Bu İsrail tarihinde emsali olmayan bir durum ve bunun kaygı verici sonuçları var.
Sınırın öte tarafındaki değişimlerde ise İsrail açık bir üstünlüğe sahip. Mevcut bilançoya göre, çatışmaların başladığı geçen yıl 8 Ekim'den bu yana yaklaşık 460 Hizbullah savaşçısı öldürüldü. İsrail ise 20 askerini ve 26 sivilini kaybetti.
Bölge sakinlerinin kuzey sınırındaki topluluklarına geri dönmeleri artık İsrail tarafından bir savaş amacı olarak tanımlanıyor. Ancak bu bir dizi ikilemi de beraberinde getiriyor.
Bu hedefe ulaşabilecek tek araç İsrail'in kara kuvvetleridir. Ancak böyle bir görev için ihtiyaç duyulacak kara birliklerinin çoğu Gazze'de bir yıl süren çatışmaların ardından şu anda tükenmiş durumda.
Şu anda hızlı ikmal çabaları devam ediyor ancak bu zaman alacak. Daha da önemlisi, böyle bir operasyonu başarıyla yürütmek için ABD'nin yeniden silah ikmali yapması gerekecek.
Ancak tüm göstergeler Washington'un Kasım ayındaki ABD seçimleri öncesinde çatışmadan kaçınmaya kararlı olduğunu gösteriyor.
Peki yaşadığı travmaların ardından İsrail toplumu böyle bir girişime yeterince hazır mı?
İsrail'in 1985-2000 döneminde böyle bir bölgeyi korumaya çalıştığı son zamandan bu yana teknoloji oldukça ilerledi Ancak yine de İsrail'de akıllardaki soru şu: İsrail'in 2000 yılında IDF birliklerinin nihai olarak çekilmesine yol açan başarısız isyanla mücadele performansının tekrarlanması nasıl önlenebilir?
İsrail'de kara harekatına ilişkin son günlerde yükselen sesler tüm zorluklara rağmen artık ciddiye alınmalıdır.
Hizbullah'ın kendi ikilemleri var. Patlayan çağrı cihazları olayı, her zaman yetkinlik ve tehdit imajı vermekle övünen bir örgüt için derin bir aşağılanmadır.

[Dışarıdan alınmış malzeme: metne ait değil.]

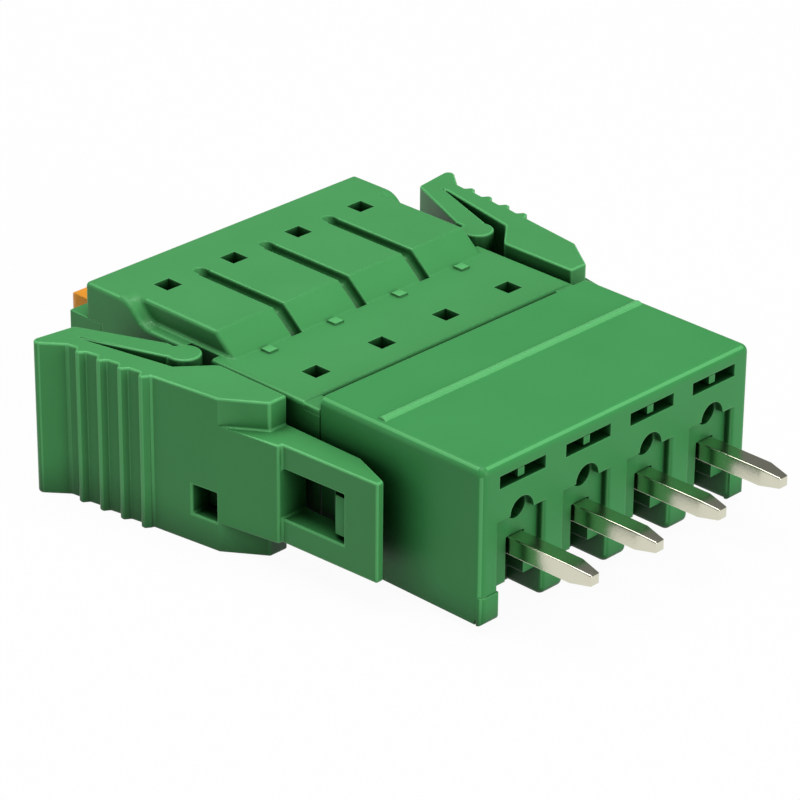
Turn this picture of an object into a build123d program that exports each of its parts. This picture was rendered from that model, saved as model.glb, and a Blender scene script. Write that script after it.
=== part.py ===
from build123d import *
import os

# A four-pole pluggable terminal block: a wire plug with push buttons, mated with its straight board header.

os.makedirs("parts", exist_ok=True)

# Everything is in millimetres. While a piece is modelled, x runs across the poles, y starts at the board
# face of the header and grows towards the wire side, and z starts at the underside of the latch levers.
# save() at the end moves the whole block so that its middle length lies on y = 0.

# Driving sizes
pitch = 3.81
pole_count = 4
side_margin = 2.285  # from the axis of an outer pole to the end wall's outside
header_depth = 8.9
header_height = 6.94
lever_height = 7.0
plug_rear = 24.0  # rear face of the wire-entry cap
pin_size = 0.8
pin_out = 3.9  # solder length of a pin past the board face
wall = 0.85

# Clearances
gap = 0.1  # between pieces that lie beside each other
fit = 0.05  # between a moving piece and its guide
seat = 0.01  # between a pin and the wall that holds it
reach = 1.0  # how far a cutter stands out past the face that it cuts

# Values worked out from them
pole_xs = [(i - (pole_count - 1) / 2) * pitch for i in range(pole_count)]
half_width = (pole_count - 1) * pitch / 2 + side_margin
lever_middle = lever_height / 2
mate_z = lever_middle - 0.25  # height of the plug's and the header's middle
pin_z = mate_z - 0.1  # height of the pins' axes
header_bottom = mate_z - 2.93
header_top = header_bottom + header_height

# Header details
header_round = 0.35
back_wall = 2.4
cavity_x = half_width - wall
cavity_low = header_bottom + wall
cavity_high = header_top - wall
slot_width = 2.63
slot_height = 0.56
slot_z = header_top - 0.86
slot_depth = 0.9
post_size = 0.36
post_recess = 0.35
recess_width = 2.54
recess_depth = 0.36
recess_top = mate_z + 1.43
pillar_round = 0.2
vent_radius = 0.67
vent_hole_radius = 0.55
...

Örgüt kesinlikle intikam peşinde olacaktır.
Ancak hem Hizbullah hem de İran, geçtiğimiz yıl boyunca İsrail'le topyekûn bir çatışmadan kaçınmaya çalıştılar. İran, en önemli varlığı olan Hizbullah'ıi Hamas'ı desteklemek için kullanmak istemiyor.
Şimdi Hizbullah için ikilem, çok başarılı bir yanıtın getirebileceği topyekûn bir savaştan kaçarken, destekçilerini ve patronlarını tatmin edecek bir düzeyde nasıl misilleme yapılacağı olacaktır.
Hizbullah'ın önünde şimdi bir başka zorluk daha var. O da örgüt mensupları arasındaki iletişimi kolaylaştıracak yeni bir yol bulmak.
Askeri uzmanlara göre; bir kara savaşına şahitlik edebileceğimiz nokta artık çok uzak değil ve İsrail'in Lübnan'daki çağrı cihazı saldırıları gösterdi ki; bu savaşın sonucunu sadece kara savaşındaki gelişmeler belirlemeyecek.